Scheibe went into service in 1942, in New Caledonia and then the Solomon Islands. He went from his outpost in Cloquet to running the entire South Pacific mail operations. Part of his early work was maintaining confidential communications between Washington, D.C., and allied command posts, with a briefcase handcuffed to his wrist. It was dangerous work.
Maggie, who was once the Superior Public Museums collections manager, had a wealth of material to offer the center. Most of it was in letters kept by her mother, which she discovered in her 20s, after her father died in 1973. Clarence destroyed the mail he received from home.
Over the years, there wasn't much that came out in family conversation about Clarence's service. The letters told more than Maggie had ever known. "Wow," she recalls saying. "Almost every letter I read had me thinking, he's a good writer."
"She helped put it together," said Briana Fiandt, the historical center's director of exhibits and collections. The exhibit is expected to be up through next summer.
Junior volunteers helped make the huts seen in the
display.
"I'm so grateful my dad's story can be told," Maggie said. "What he did was so important. It kept the war running."
Family of service
The Scheibes arrived in Cloquet in the late 1800s. Clarence's father, Sam, was also the local postmaster. Into the 1950s, postmasters were assigned by the sitting U.S. president, so the Scheibes were installed whenever a Democrat was in office. During the war, Elsie Scheibe took over her husband's duties at the Cloquet post office.
The Scheibes helped people escape the fire that destroyed much of Cloquet in 1918. Maggie, who now lives in Duluth, said she heard more about those heroics than what her dad did in the war.
The Solomon Islands were the scene of several major land, sea, and air battles between the allies and the Japanese. Keeping communications was vital to the efforts there. Scheibe's letters show the importance of the region, casually mentioning a visit from First Lady Eleanor Roosevelt.
There's also the human touch, mail keeping the spirits of soldiers up with news from home. In one of Scheibe's letters home, he responded to news that Elsie was pregnant. "That was me," Maggie said.
The exhibit has descriptions and layouts of military post offices in the Pacific Theater.

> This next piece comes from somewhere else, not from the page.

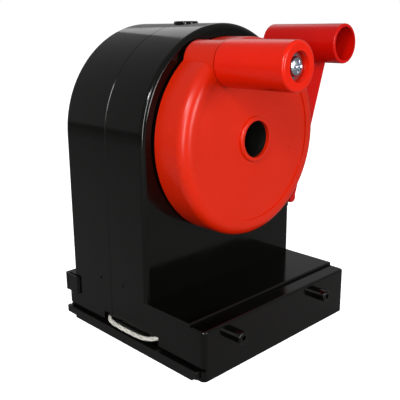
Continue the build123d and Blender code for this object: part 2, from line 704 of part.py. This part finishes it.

An interactive display includes letters and other mailed materials.
Intern Cathy Taylor wrote in a museum blog this summer about her experience putting the postal exhibit together.
"He had saved a lot of everyday type military orders and reports, but now and then something in the (collection) would catch my eye," Taylor wrote. "Also preserved were letters and cards, most sent from him to his wife on the other side of the world. What came out of all this paper was a man who had a strong sense of duty to his country and dedication to the postal service, who was also far from the family he loved."
"One of the things I found touching was his list of instructions to Elsie as she headed into her first winter without him being there, wanting to make sure everything was right to keep his little family warm and safe," Taylor wrote. "He longed so much to be home and caring for his family. Despite the hardship of being apart, he wrote to her: 'But what I am doing now will always help both of us the rest of our lives.' It was through the mail that they were able to keep communication flowing, just like every other soldier and loved one waiting to be reunited."